Check out the influxdb add-on, a database explicitly designed for time-series data.
Home Assistant wasn’t designed to be an efficient data archival system, it was designed to be an efficient home automation platform ie to do things - right now.
Users who want what you seem to be looking for (save everything forever) are an extremely small subset of the user base. How many people really care if their front porch light was turned on for 18 minutes at 5:51 am on March 5th, 2019?
There are things that make sense to record long term to track trends (ie weather, climate data) and that’s where long term statistics play a role by storing the data in a more efficient manner. I have years of long term statistical weather data in my database but only 15 days of actual stored data.

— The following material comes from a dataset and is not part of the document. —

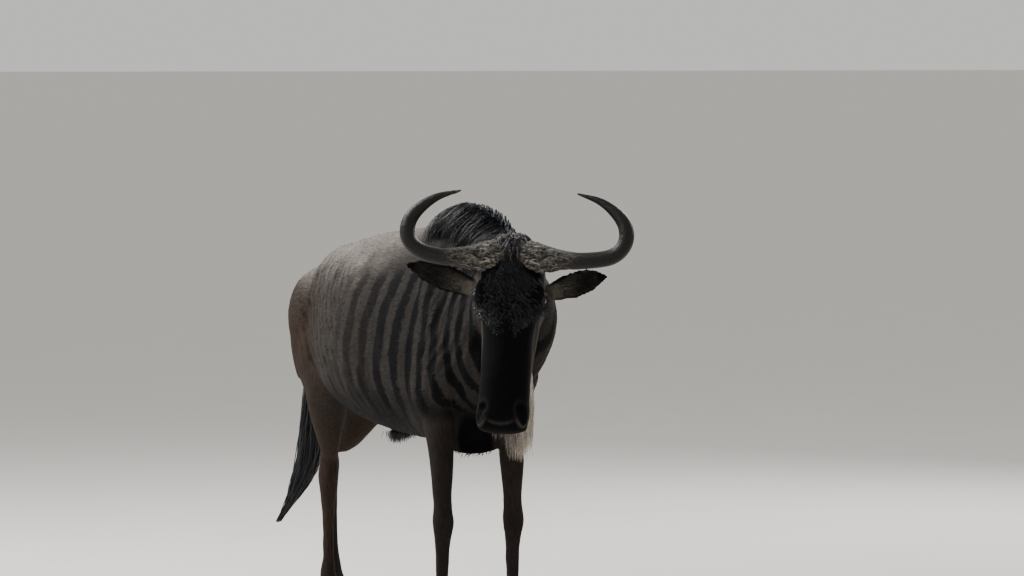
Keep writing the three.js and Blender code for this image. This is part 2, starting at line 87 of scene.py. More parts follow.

So it’s not that HA can’t do it, you just need to do a little work setting it up. If permanent retention of all your data is what you’re looking for that Francis is pointing you in the right direction. Sounds like your hardware won’t be an issue.
FWIW, I actually started going down a similar route at one point myself but I quickly realized the extra work and maintenance wasn’t worth the benefit of having the data I was trying to retain. Mind you that was before long term statistics were a thing in HA, that was a game changer.
Anyway, you’ve got some good suggestions here to achieve what you’re looking to do.
My HA is running on an Odroid M1 with 8GB Ram and a 500GB NVMe drive installed. My recorder config is as follows:
recorder:
purge_keep_days: 180
exclude:
domains:
- device_tracker
- media_player
- uptime
- time_date
- worldclock
HA is using the default sqlite database which now has grown to 5GB.
I don’t see any performance problems and no space problems.
It really depends on your devices.
Like if you have a sensor that reports power draw in watts, then if the sensor reports with an accuracy of only one decimal, then it will probably quickly have made all the possible states in the database and further entries will just be links to those states.
Having the sensor report in with 3 decimals and your number of states will increase immensely.
Having a sensor that reports often and with states that are never the same will make it go nuts.